When the last provisioning block is removed, the provisioning_blocks module will trigger a callback notification containing the object ID for the object’s resource type with the event PROVISIONING_COMPLETE. A subscriber to this event can now update the status of this object to ACTIVE or perform any other necessary actions.
A normal state transition will look something like the following:
- Request comes in to create an object
- Logic on the Neutron server determines which entities are required to provision the object and adds a provisioning component for each entity for that object.
- A notification is emitted to the entities so they start their work.
- Object is returned to the API caller in the DOWN (or BUILD) state.
- Each entity tells the server when it has finished provisioning the object. The server calls provisioning_complete for each entity that finishes.
- When provisioning_complete is called on the last remaining entity, the provisioning_blocks module will emit an event indicating that provisioning has completed for that object.
- A subscriber to this event on the server will then update the status of the object to ACTIVE to indicate that it is fully provisioned.
For a more concrete example, see the section below.
ML2, L2 agents, and DHCP agents¶
ML2 makes use of the provisioning_blocks module to prevent the status of ports from being transitioned to ACTIVE until both the L2 agent and the DHCP agent have finished wiring a port.

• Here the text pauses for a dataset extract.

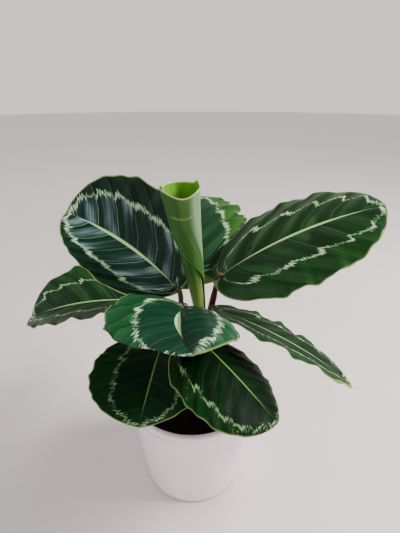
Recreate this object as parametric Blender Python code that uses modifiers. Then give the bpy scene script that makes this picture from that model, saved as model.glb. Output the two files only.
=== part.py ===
"""A potted calathea: a round tapered pot filled with soil, eight open leaves on their petioles,
and one new leaf that is still rolled up.

Metres, +Z up. The origin is the centre of the pot's underside, which stands on z = 0.
The plant is seen from -Y: a leaf whose heading is 0 degrees points to +X, and one whose
heading is -90 degrees points to -Y, towards the viewer.
"""

import math
from dataclasses import dataclass

import bmesh
import bpy
from mathutils import Vector

# Pot
POT_HEIGHT = 0.116
POT_TOP_RADIUS = 0.0705
POT_FOOT_RADIUS = 0.054
POT_WALL = 0.006
POT_FLOOR = 0.005
POT_FOOT_ROUNDING = 0.002
TURNING_STEPS = 48

# Soil
SOIL_TOP = 0.104
SOIL_CROWN_RISE = 0.003
FIT_GAP = 0.0005

# Leaves
BLADE_THICKNESS = 0.0010
BLADE_ROWS = 20
BLADE_COLUMNS = 8
OUTLINE_POWER = 2.5
OUTLINE_ROOT = 0.53
END_HALF_WIDTH = 0.0012

# Petioles
PETIOLE_RADIUS = 0.0021
PETIOLE_POINTS = 13
ROOT_DEPTH = 0.012
PETIOLE_END_GAP = 0.0030

# Rolled leaf
ROLL_THICKNESS = 0.0005
ROLL_ROWS = 14
ROLL_COLUMNS = 26
ROLL_SPREAD = 0.22


@dataclass(frozen=True)
class Blade:
    """One open leaf: where its midrib starts and how it runs, in metres and degrees.

    fold and curl are pairs for the left and right half, seen along the midrib from above: the
    angle at which a half leaves the midrib, up being positive, and how much more it turns
    by its margin.
    """

    name: str
    base: tuple
    heading: float
    pitch: float
    length: float
    width: float
    sweep: float = 0.0
    droop: float = 0.0
    roll: float = 0.0
    twist: float = 0.0
    fold: tuple = (0.0, 0.0)
    curl: tuple = (0.0, 0.0)
    ripple: float = 0.002
    ripples: float = 4.5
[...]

When a port is created or updated, the following happens to register the DHCP agent’s provisioning blocks:
- The subnet_ids are extracted from the fixed_ips field of the port and then ML2 checks to see if DHCP is enabled on any of the subnets.
- The configuration for the DHCP agents hosting the network are looked up to ensure that at least one of them is new enough to report back that it has finished setting up the port reservation.
- If either of the preconditions above fail, a provisioning block for the DHCP agent is not added and any existing DHCP agent blocks for that port are cleared to ensure the port isn’t blocked waiting for an event that will never happen.
- If the preconditions pass, a provisioning block is added for the port under the ‘DHCP’ entity.
When a port is created or updated, the following happens to register the L2 agent’s provisioning blocks:
- If the port is not bound, nothing happens because we don’t know yet if an L2 agent is involved so we have to wait until a port update that binds it.
- Once the port is bound, the agent based mechanism drivers will check if they have an agent on the bound host and if the VNIC type belongs to the mechanism driver, a provisioning block is added for the port under the ‘L2 Agent’ entity.
Once the DHCP agent has finished setting up the reservation, it calls dhcp_ready_on_ports via the RPC API with the port ID. The DHCP RPC handler receives this and calls ‘provisioning_complete’ in the provisioning module with the port ID and the ‘DHCP’ entity to remove the provisioning block.
Once the L2 agent has finished setting up the reservation, it calls the normal update_device_list (or update_device_up) via the RPC API. The RPC callbacks handler calls ‘provisioning_complete’ with the port ID and the ‘L2 Agent’ entity to remove the provisioning block.
On the ‘provisioning_complete’ call that removes the last record, the provisioning_blocks module emits a callback PROVISIONING_COMPLETE event with the port ID. A function subscribed to this in ML2 then calls update_port_status to set the port to ACTIVE.
At this point the normal notification is emitted to Nova allowing the VM to be unpaused.
In the event that the DHCP or L2 agent is down, the port will not transition to the ACTIVE status (as is the case now if the L2 agent is down). Agents must account for this by telling the server that wiring has been completed after configuring everything during startup. This ensures that ports created on offline agents (or agents that crash and restart) eventually become active.
To account for server instability, the notifications about port wiring be complete must use RPC calls so the agent gets a positive acknowledgement from the server and it must keep retrying until either the port is deleted or it is successful.
If an ML2 driver immediately places a bound port in the ACTIVE state (e.g. after calling a backend in update_port_postcommit), this patch will not have any impact on that process.